El mundo al que llegué, conforme
fui teniendo juicio para discernirlo, estaba ya profundamente dividido en
blanco o negro. O se pensaba de una manera o de la opuesta. O se estaba en un
lugar o en el contrario. A donde se pertenece, es blanco; en el otro costado está
lo negro. Y viceversa. Con el tiempo uno se da cuenta de que aquello, que
entonces parecía lo más relevante de la realidad, tenía poca importancia
comparado con las escasas posibilidades que existían de elegir bando. La
condición ya situaba en uno a priori. La juventud llevaba aparejadas opiniones,
posturas, vestuario e ideología. El origen familiar, lo mismo. Y así. Hasta el
club de fútbol del que convertirse en seguidor resultaba inevitable. La
identidad, que debería haberse manifestado como una paulatina serie de
decisiones, no es que tuviera que elegir solo entre dos opciones, es que solo
exigía asumir contra cuál de ellas se formaba.
En el
momento de entrar en clase de filosofía, con mis primeros ahorros ya había
comprado, de oferta en el Corte Inglés, los cinco volúmenes —encuadernados en polipiel y letras doradas— de las obras
completas de Friedrich Nietzsche. Las recuerdo ahora, mientras, agachado frente
a un lote de libros desperdigados por el suelo, reviso una tras otras las ediciones
a la venta del filósofo alemán en los Encantes. Fueron propiedad, tengo la
impresión, de un escritor que de joven había sido underground superventas, más tarde político y luego ya cualquier
cargo. Junto a los libros están a la venta dos retratos al óleo suyos de
grandes dimensiones y en otro puesto cercano venden piezas rústicas antiguas
como las que una vez vi en una fotografía de su casa. Murió en 2020 y sus
herederos ahora se deshacen de su memoria a lo grande. Todo volcado por el
suelo del mercado. Al revisar las ediciones que debió de leer el famoso
escritor me doy cuenta del escaso gusto con el que se ha editado en español a Nietzsche.

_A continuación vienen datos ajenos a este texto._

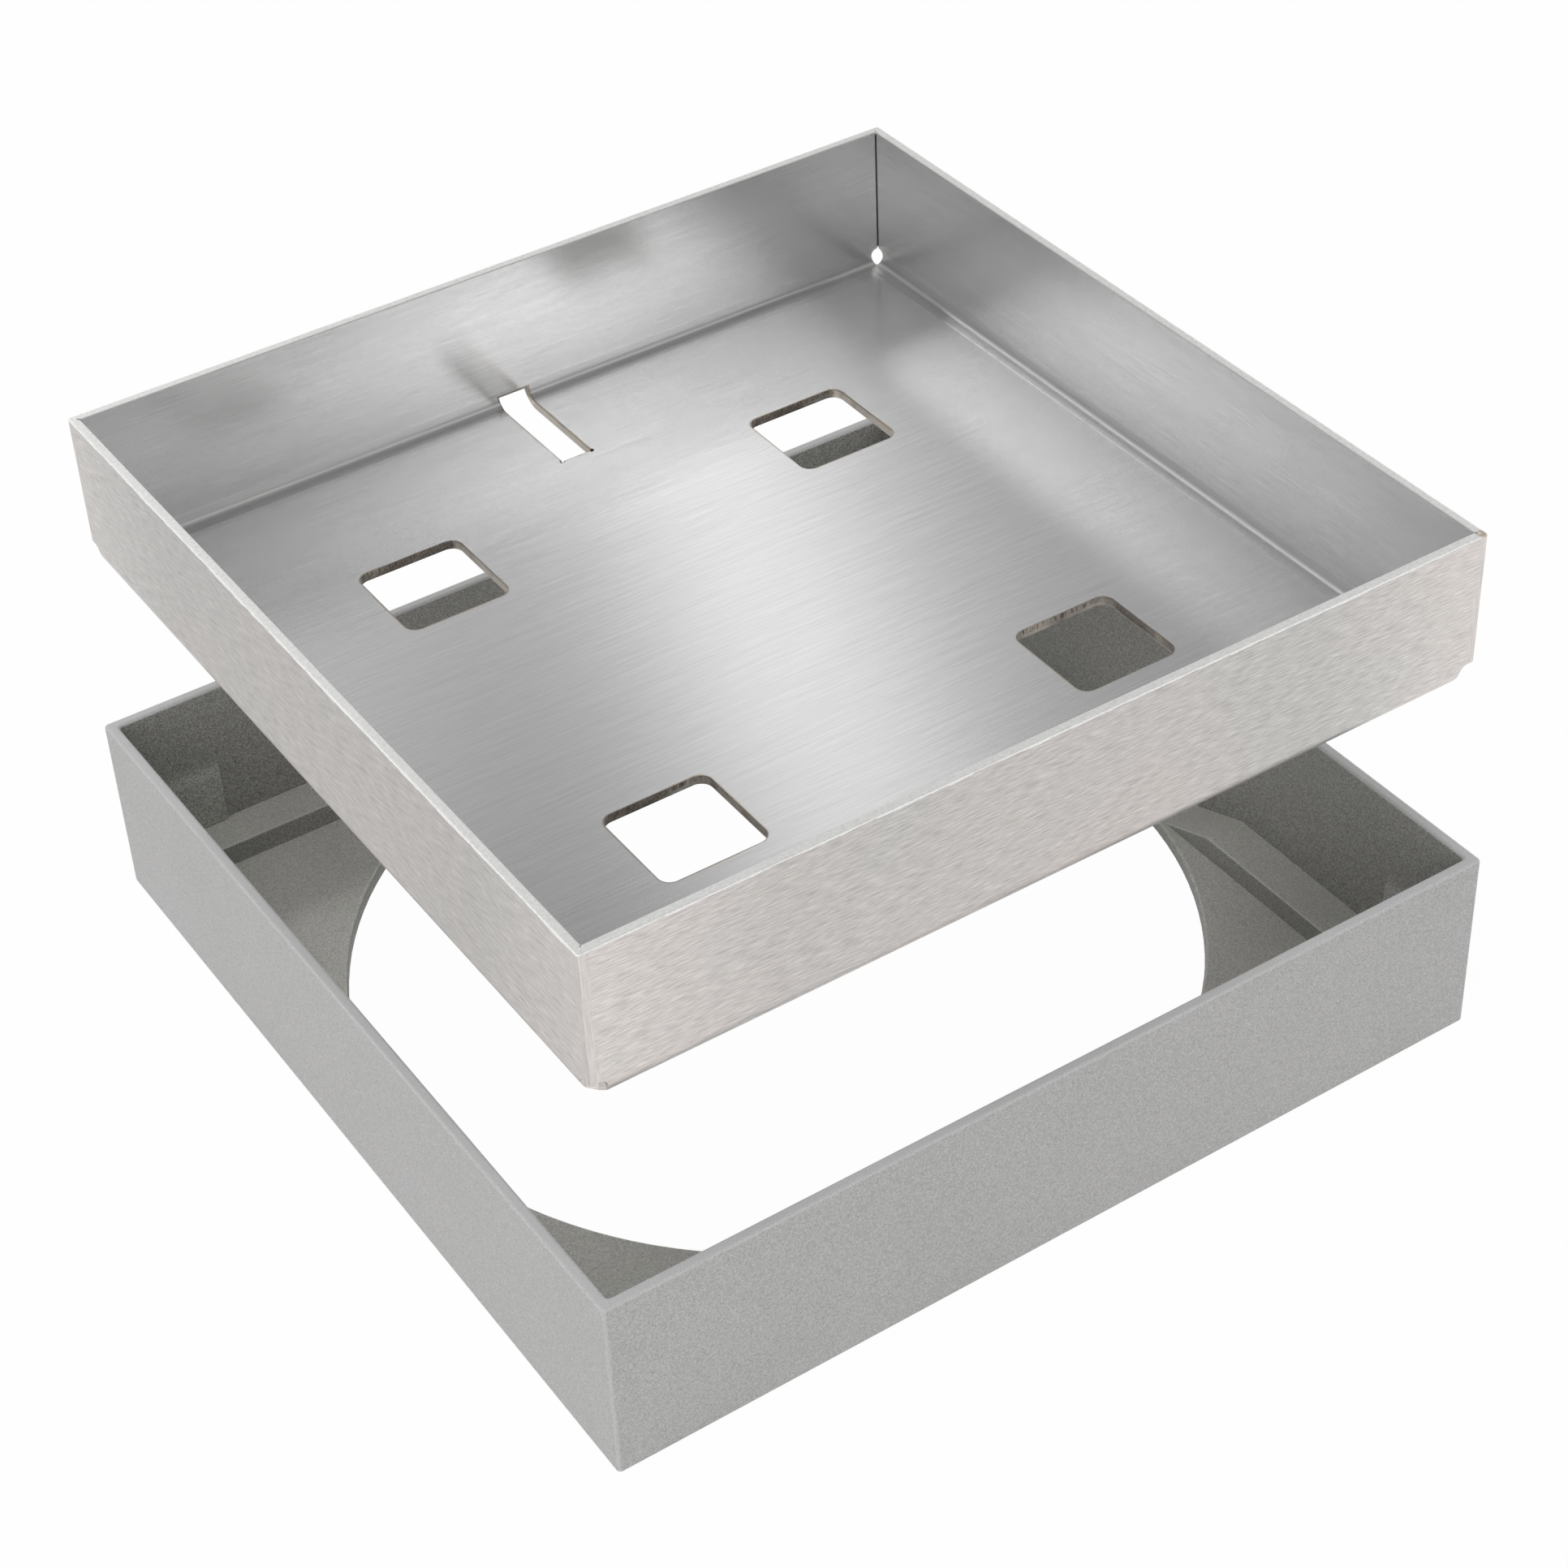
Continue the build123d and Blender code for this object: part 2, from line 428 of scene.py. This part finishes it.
# The beam leaves slanted marks near the top of the cuts along X, and a pale foot and dark top on the others
marks_across = 1700
marks_along = 300
marks_slant = (0.25, 0.45, 0)
mark_start = (0.30, 0.55)
mark_swing = (0.48, 0.60)
mark_share = 0.85
foot_end = (0.14, 0.06)
foot_share = 0.5
top_share = 0.6
top_depth = 0.0004
beam_mark = (0.085, 0.070, 0.056, 1)
cut_foot = (0.55, 0.52, 0.48, 1)
cut_top = (0.16, 0.12, 0.09, 1)
beam = brush.mottle(brush.streaks(spot, (marks_across, marks_across, marks_along), marks_slant), 1.0)
beam_reach = brush.times(brush.spread(up_the_cut, *mark_start), brush.rest_of(cut_along_y))
marked = brush.times(brush.spread(beam, *mark_swing), beam_reach, mark_share)
pale_foot = brush.times(brush.spread(up_the_cut, *foot_end), cut_along_y, foot_share)
at_top = brush.past(spot_z, tray_foot + sheet - top_depth, sharp_edge)
dark_top = brush.times(at_top, cut_along_y, top_share)
cut_steel = brush.blend(marked, bare_cut, beam_mark)
cut_steel = brush.blend(pale_foot, cut_steel, cut_foot)
cut_steel = brush.blend(dark_top, cut_steel, cut_top)

# Each cut's rim on the sheet: a dark hairline, and past it a brown heat tint that comes and goes
hairline_width = 0.00026
hairline_blur = 0.00006
hairline_share = 0.75
heat_width = 0.00055
heat_blur = 0.00025
heat_swing = (0.42, 0.60)
heat_strength = (0.05, 0.65)
wall_line = 0.0006
wall_line_blur = 0.0001
wall_line_start = tray_foot + 0.0043
wall_line_full = tray_foot + 0.0058
hairline_dark = (0.14, 0.125, 0.11, 1)
heat_brown = (0.42, 0.33, 0.24, 1)
slot_in_wall = brush.times(
    brush.spread(spot_z, wall_line_start, wall_line_full),
    brush.short_of(from_slot, wall_line, wall_line_blur),
)
by_cut = brush.short_of(from_cut, hairline_width, hairline_blur)
hairline = brush.times(brush.most(by_cut, slot_in_wall), hairline_share)
heated = brush.times(
    brush.short_of(from_cut, heat_width, heat_blur),
    brush.spread(patches, *heat_swing, *heat_strength),
)
edged = brush.blend(heated, brush.blend(hairline, rimmed, hairline_dark), heat_brown)

# The mitre line inside each corner: dark along the seam, and painted light on the notch where it meets the
# rim, cancelling the notch's shade
mitre_half = 0.00037
mitre_blur = 0.00003
mitre_margin = 0.0003
mitre_margin_blur = 0.0001
mitre_depth = 0.0030
mitre_top = tray_rim - 0.0014
painted_notch_light = (0.95, 0.95, 0.93, 1)
mitre_dark = (0.11, 0.10, 0.092, 1)
off_mitre = brush.maths("ABSOLUTE", brush.maths("SUBTRACT", out_x, out_y))
mitre = brush.times(
    brush.short_of(off_mitre, mitre_half, mitre_blur),
    brush.past(narrowest, inner_face - mitre_margin, mitre_margin_blur),
    brush.short_of(brush.maths("ADD", out_x, out_y), 2 * inner_face + mitre_depth, sharp_edge),
)
notch = brush.times(mitre, brush.past(spot_z, mitre_top, soft_edge))
below_notch = brush.times(mitre, brush.short_of(spot_z, mitre_top, soft_edge))
seamed = brush.blend(below_notch, brush.blend(notch, edged, painted_notch_light), mitre_dark)

# The round nick at each inner corner of the slot, coloured near black
nick_reach = 0.00085
nick_blur = 0.0001
nick_top = tray_foot + 0.00355
nick_top_blur = 0.00025
nick_dark = (0.030, 0.022, 0.020, 1)
from_nick = brush.vector("LENGTH", brush.together(X=slot_x, Y=slot_y), output="Value")
nick = brush.times(
    brush.short_of(from_nick, nick_reach, nick_blur),
    brush.short_of(spot_z, nick_top, nick_top_blur),
)
steel_colour = brush.blend(nick, brush.blend(cut, seamed, cut_steel), nick_dark)
brush.put(steel_colour, steel_shader.inputs["Base Color"])

# Smoothest inside, where the brush lies flat, and dullest on the rim, on the cuts and in the creases
rough_inside = 0.27
rough_fold = 0.32
rough_crease = 0.52
rough_outside = 0.36
rough_bare = 0.60
metallic = 1.0
brushed = 0.5
inside_rough = brush.between(crease, brush.between(fold, rough_inside, rough_fold), rough_crease)
faces_rough = brush.between(outside, inside_rough, rough_outside)
steel_rough = brush.between(brush.most(rim, cut), faces_rough, rough_bare)
brush.put(steel_rough, steel_shader.inputs["Roughness"])
steel_shader.inputs["Metallic"].default_value = metallic
steel_shader.inputs["Anisotropic"].default_value = brushed

# The inside of each fold catches the light as a crease, so its shading turns all at once, half way round.
# The brush lines are scratches, shallow inside and deeper outside, and the glint spreads square to them.
scratch_depth = 0.00005
scratched_inside = 0.01
scratched_outside = 0.2
turn_share = brush.vector("ABSOLUTE", smooth_way)
for _ in range(2):
    turn_share = brush.vector("MULTIPLY", turn_share, turn_share)
creased_way = brush.vector("NORMALIZE", brush.vector("MULTIPLY", smooth_way, turn_share))
scratches = {
    "Height": coarse_lines,
    "Strength": brush.between(outside, scratched_inside, scratched_outside),
    "Distance": scratch_depth,
    "Normal": brush.blend(fold, smooth_way, creased_way, "VECTOR"),
}
scratched_way = brush.node("ShaderNodeBump", scratches).outputs["Normal"]
brush.put(scratched_way, steel_shader.inputs["Normal"])
line_way = brush.blend(side_wall, (1, 0, 0), (0, 1, 0), "VECTOR")
brush.put(brush.vector("CROSS_PRODUCT", flat_way, line_way), steel_shader.inputs["Tangent"])
infill_tray.data.materials.clear()
infill_tray.data.materials.append(steel)

# Studio floor: a sheet of white paper under the frame.
# It shows white to the camera and in the steel, and keeps a soft shadow.
paper_size = 40.0
paper_gap = 0.0002
paper_grey = (0.8, 0.8, 0.8, 1)
paper_rough = 0.9
glow_share = 0.975
white = (1, 1, 1, 1)
bpy.ops.object.select_all(action="DESELECT")
bpy.ops.mesh.primitive_plane_add(size=paper_size, location=(0, 0, -paper_gap))
floor = bpy.context.object
floor.name = "studio_floor"
paper = bpy.data.materials.new("white_floor")
paper.use_nodes = True
paper_shader = paper.node_tree.nodes["Principled BSDF"]
paper_shader.inputs["Base Color"].default_value = paper_grey
paper_shader.inputs["Roughness"].default_value = paper_rough
blank = Recipe(paper.node_tree)
seen = blank.node("ShaderNodeLightPath").outputs
seen_white = blank.most(seen["Is Camera Ray"], seen["Is Glossy Ray"], seen["Is Transmission Ray"])
glow = blank.node("ShaderNodeEmission", {"Color": white, "Strength": 1.0}).outputs["Emission"]
paper_parts = {0: blank.times(seen_white, glow_share), 1: paper_shader.outputs["BSDF"], 2: glow}
paper_mix = blank.node("ShaderNodeMixShader", paper_parts).outputs["Shader"]
blank.put(paper_mix, paper.node_tree.nodes["Material Output"].inputs["Surface"])
floor.data.materials.append(paper)

# Studio room: white all round to the camera.
# It lights the steel brightly up to about 30 degrees above the level, and dimly from 45 degrees on.
walls_end = 0.49
ceiling_start = 0.71
walls_bright = 0.90
ceiling_bright = 0.10
world = bpy.data.worlds.new("studio")
bpy.context.scene.world = world
world.use_nodes = True
room_light = world.node_tree.nodes["Background"]
room_light.inputs["Color"].default_value = white
room = Recipe(world.node_tree)
room_height = room.apart(room.node("ShaderNodeTexCoord").outputs["Generated"])[2]
brightness = room.spread(room_height, walls_end, ceiling_start, walls_bright, ceiling_bright)
room.put(brightness, room_light.inputs["Strength"])
room_white = room.node("ShaderNodeBackground", {"Color": white, "Strength": 1.0}).outputs["Background"]
to_camera = room.node("ShaderNodeLightPath").outputs["Is Camera Ray"]
room_parts = {0: to_camera, 1: room_light.outputs["Background"], 2: room_white}
room_mix = room.node("ShaderNodeMixShader", room_parts).outputs["Shader"]
room.put(room_mix, world.node_tree.nodes["World Output"].inputs["Surface"])

# Studio lamps: four narrow strips that draw the bright bands in the steel, and seven broad soft boxes.
# A bearing is in degrees round from the back wall to the right one, a height in degrees above the level.
lamp_distance = 1.9
lit_middle = Vector((0, 0, 0.15))
looked_at = Vector((0, 0, 0.13))
strip = (0.8, 0.18)
box = (1.2, 1.2)
along_x = Vector((1, 0, 0))
along_y = Vector((0, 1, 0))
upwards = Vector((0, 0, 1))


def hang_lamp(name, size, bearing, height, square_to, power):
    """A lamp that looks at the tray, its long side square to the direction square_to."""
    bearing = math.radians(bearing)
    height = math.radians(height)
    level = Vector((math.sin(bearing), math.cos(bearing), 0))
    from_tray = math.cos(height) * level + math.sin(height) * upwards
    lamp = bpy.data.lights.new(name, "AREA")
    lamp.shape = "RECTANGLE"
    lamp.size, lamp.size_y = size
    lamp.energy = power
    hung_at = lit_middle + lamp_distance * from_tray
    back = (hung_at - looked_at).normalized()
    short_way = back.cross(from_tray.cross(square_to)).normalized()
    turned_to = Matrix((short_way.cross(back), short_way, back)).transposed()
    hung = bpy.data.objects.new(name, lamp)
    bpy.context.scene.collection.objects.link(hung)
    hung.matrix_world = Matrix.Translation(hung_at) @ turned_to.to_4x4()


hang_lamp("strip_back_right", strip, 33.9, 39.6, along_x, 0.72)
hang_lamp("strip_front_right", strip, 149.2, 32.8, along_x, 1.7)
hang_lamp("strip_left_back", strip, -36.0, 31.9, along_y, 1.0)
hang_lamp("strip_back", strip, -9.7, 44.6, along_y, 4.1)
hang_lamp("softbox_left", box, -83.7, 23.8, upwards, 3.7)
hang_lamp("softbox_front", box, 167.5, 23.4, upwards, 0.9)
hang_lamp("softbox_right", box, 90.0, 24.0, upwards, 6.4)
hang_lamp("softbox_behind", box, 0.0, 24.0, upwards, 2.0)
hang_lamp("softbox_camera", box, -135.0, 23.5, upwards, 3.5)
hang_lamp("softbox_front_right", box, 129.8, 38.4, upwards, 1.5)
hang_lamp("softbox_above", box, -116.6, 70.6, along_x, 8.6)

# Camera: a long lens at the photograph's place and angle.
# It is a little turned about its own axis, as the photograph is.
camera_bearing = math.radians(32.037)
camera_height = math.radians(39.208)
camera_roll = math.radians(-2.720)
camera_distance = 1.06739
aim_point = Vector((0.00575, -0.00061, frame_rim))
forward = Vector((math.sin(camera_bearing), math.cos(camera_bearing), 0))
look = math.cos(camera_height) * forward - math.sin(camera_height) * upwards
level = look.cross(upwards).normalized()
above = level.cross(look)
camera_right = math.cos(camera_roll) * level + math.sin(camera_roll) * above
camera_up = math.cos(camera_roll) * above - math.sin(camera_roll) * level
lens = bpy.data.cameras.new("photo_camera")
lens.sensor_width = 36.0
lens.lens = 77.72
lens.clip_end = 100.0
camera = bpy.data.objects.new("photo_camera", lens)
bpy.context.scene.collection.objects.link(camera)
camera_turn = Matrix((camera_right, camera_up, -look)).transposed()
camera.matrix_world = Matrix.Translation(aim_point - camera_distance * look) @ camera_turn.to_4x4()
bpy.context.scene.camera = camera
bpy.context.scene.view_settings.view_transform = "Standard"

Cualquier mal novelista merece un diseño editorial más cuidado.
No recuerdo
gran cosa de lo que debí de aprender en aquellos volúmenes impresos en papel
biblia y un título pegado al siguiente, pero era lo que me correspondía leer
porque, en filosofía, por época y lugar, me tocaba ser materialista. Aunque he
de reconocer que le echaba una mirada, no lo suficientemente escandalizada, a
las nubes de algodón de azúcar del idealismo. No tanto por la seducción de sus
conceptos, sino por la incomodidad que me ocasionaba una de las obsesiones peor
llevadas de los santos que deberían haber sido de mi devoción, la cuestión de
la muerte. Destruida cualquier creencia de un orden inteligente detrás de la
realidad, la muerte se alzaba como el gran acontecimiento de la vida. Nunca me
llevé bien con esa obstinación por vencer, del modo que fuera, cuando más
encarnizado mejor, a la invencible. Había llegado al mundo demasiado tarde, el
pensamiento también estaba dividido y a mí no me quedaba más remedio que asumir
las batallas para las que me habían reclutado sin mi permiso.
Perezoso
para secundar idealismos y remilgado para el barro purulento de los
materialismos, decidí hacer mutis por el foro de la poesía, situado en un
intersticio del pensamiento. La poesía a la que llegué también estaba dividida,
pero había aprendido a moverme en territorios escindidos y las particiones
ya me daban igual. Hay poesía abstracta tan apasionante como la figurativa, y
viceversa. Ambas son blancas; el negro está reservado solo para los impostores.
En el fondo, creo que me sentiría peor militando en un bando en concreto que
recibiendo el desprecio común de ambos. La poesía, o al menos así la he
entendido casi siempre, es también una respuesta ante el problema de la muerte,
alejada a partes iguales de la teología, o de su sustituto, la teleología, y
del materialismo, porque ni unas, con sus promesas, ni la otra, con su furia
desatada, le sirven para nada a la poesía.
La poesía es el conocimiento de lo que está a través de lo que comparece sin estar. La filosofía era, o así la entendí siempre, lo contrario: la indagación en lo que no está a pesar de lo que está. Lo que no está es, claro, la muerte, el más allá. El gran enigma ante el cual la vida —lo que está— bien se considera inferior, bien se toma como elemento prescindible. La poesía, por el contrario, anhela pensar la vida, pero al hablar de ella evita reproducirla, propiedad que le correspondería a la historia, en su lugar la reconstruye mediante la comparecencia de la metáfora como recreación, que es lo que no estando, no concluye la vida, sino que la multiplica, la potencia. La convierte en omnímoda. En, para uno mismo —que nunca conocerá lo que no está—, inmortal.